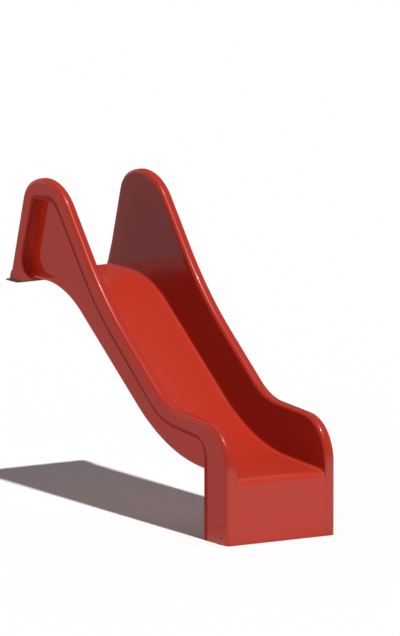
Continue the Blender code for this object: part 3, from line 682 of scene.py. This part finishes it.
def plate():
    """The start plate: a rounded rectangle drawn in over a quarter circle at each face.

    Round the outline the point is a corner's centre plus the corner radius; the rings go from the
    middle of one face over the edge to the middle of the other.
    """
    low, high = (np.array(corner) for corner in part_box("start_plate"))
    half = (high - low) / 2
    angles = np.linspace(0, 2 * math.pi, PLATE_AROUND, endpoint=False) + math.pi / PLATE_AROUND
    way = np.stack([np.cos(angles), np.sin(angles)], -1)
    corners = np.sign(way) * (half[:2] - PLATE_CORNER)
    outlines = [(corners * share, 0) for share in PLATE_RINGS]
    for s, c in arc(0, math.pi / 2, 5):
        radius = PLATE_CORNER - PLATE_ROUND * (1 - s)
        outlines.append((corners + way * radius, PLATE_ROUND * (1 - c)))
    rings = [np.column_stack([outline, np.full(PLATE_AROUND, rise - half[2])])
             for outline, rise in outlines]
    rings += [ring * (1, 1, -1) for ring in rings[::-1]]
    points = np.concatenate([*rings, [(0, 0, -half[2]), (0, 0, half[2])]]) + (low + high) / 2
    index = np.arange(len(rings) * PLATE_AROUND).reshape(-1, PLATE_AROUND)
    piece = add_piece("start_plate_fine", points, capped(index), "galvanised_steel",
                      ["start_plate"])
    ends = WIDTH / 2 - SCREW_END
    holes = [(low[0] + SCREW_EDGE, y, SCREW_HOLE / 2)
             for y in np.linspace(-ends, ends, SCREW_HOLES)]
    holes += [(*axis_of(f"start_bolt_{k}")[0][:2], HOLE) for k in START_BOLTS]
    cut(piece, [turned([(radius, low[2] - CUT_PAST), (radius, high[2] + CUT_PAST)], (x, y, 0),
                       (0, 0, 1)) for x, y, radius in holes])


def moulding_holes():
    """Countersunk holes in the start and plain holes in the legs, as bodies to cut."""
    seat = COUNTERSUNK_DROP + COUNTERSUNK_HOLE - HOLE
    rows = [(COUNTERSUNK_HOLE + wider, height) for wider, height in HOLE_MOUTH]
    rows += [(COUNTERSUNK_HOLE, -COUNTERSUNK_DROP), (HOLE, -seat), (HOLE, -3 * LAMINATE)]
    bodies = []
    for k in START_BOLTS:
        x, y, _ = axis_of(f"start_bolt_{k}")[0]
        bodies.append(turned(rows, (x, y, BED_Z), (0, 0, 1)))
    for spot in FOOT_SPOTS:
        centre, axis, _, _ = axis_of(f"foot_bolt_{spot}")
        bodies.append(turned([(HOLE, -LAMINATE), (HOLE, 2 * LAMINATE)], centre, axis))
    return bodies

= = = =

Word for word, write out the data.

**Result**
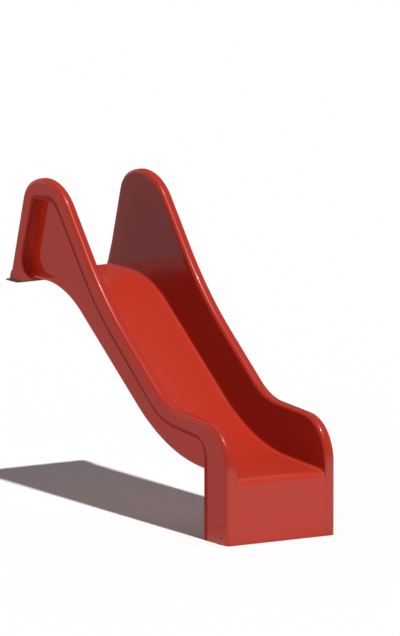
Continue the Blender code for this object: part 3, from line 682 of scene.py. This part finishes it.
def plate():
    """The start plate: a rounded rectangle drawn in over a quarter circle at each face.

    Round the outline the point is a corner's centre plus the corner radius; the rings go from the
    middle of one face over the edge to the middle of the other.
    """
    low, high = (np.array(corner) for corner in part_box("start_plate"))
    half = (high - low) / 2
    angles = np.linspace(0, 2 * math.pi, PLATE_AROUND, endpoint=False) + math.pi / PLATE_AROUND
    way = np.stack([np.cos(angles), np.sin(angles)], -1)
    corners = np.sign(way) * (half[:2] - PLATE_CORNER)
    outlines = [(corners * share, 0) for share in PLATE_RINGS]
    for s, c in arc(0, math.pi / 2, 5):
        radius = PLATE_CORNER - PLATE_ROUND * (1 - s)
        outlines.append((corners + way * radius, PLATE_ROUND * (1 - c)))
    rings = [np.column_stack([outline, np.full(PLATE_AROUND, rise - half[2])])
             for outline, rise in outlines]
    rings += [ring * (1, 1, -1) for ring in rings[::-1]]
    points = np.concatenate([*rings, [(0, 0, -half[2]), (0, 0, half[2])]]) + (low + high) / 2
    index = np.arange(len(rings) * PLATE_AROUND).reshape(-1, PLATE_AROUND)
    piece = add_piece("start_plate_fine", points, capped(index), "galvanised_steel",
                      ["start_plate"])
    ends = WIDTH / 2 - SCREW_END
    holes = [(low[0] + SCREW_EDGE, y, SCREW_HOLE / 2)
             for y in np.linspace(-ends, ends, SCREW_HOLES)]
    holes += [(*axis_of(f"start_bolt_{k}")[0][:2], HOLE) for k in START_BOLTS]
    cut(piece, [turned([(radius, low[2] - CUT_PAST), (radius, high[2] + CUT_PAST)], (x, y, 0),
                       (0, 0, 1)) for x, y, radius in holes])


def moulding_holes():
    """Countersunk holes in the start and plain holes in the legs, as bodies to cut."""
    seat = COUNTERSUNK_DROP + COUNTERSUNK_HOLE - HOLE
    rows = [(COUNTERSUNK_HOLE + wider, height) for wider, height in HOLE_MOUTH]
    rows += [(COUNTERSUNK_HOLE, -COUNTERSUNK_DROP), (HOLE, -seat), (HOLE, -3 * LAMINATE)]
    bodies = []
    for k in START_BOLTS:
        x, y, _ = axis_of(f"start_bolt_{k}")[0]
        bodies.append(turned(rows, (x, y, BED_Z), (0, 0, 1)))
    for spot in FOOT_SPOTS:
        centre, axis, _, _ = axis_of(f"foot_bolt_{spot}")
        bodies.append(turned([(HOLE, -LAMINATE), (HOLE, 2 * LAMINATE)], centre, axis))
    return bodies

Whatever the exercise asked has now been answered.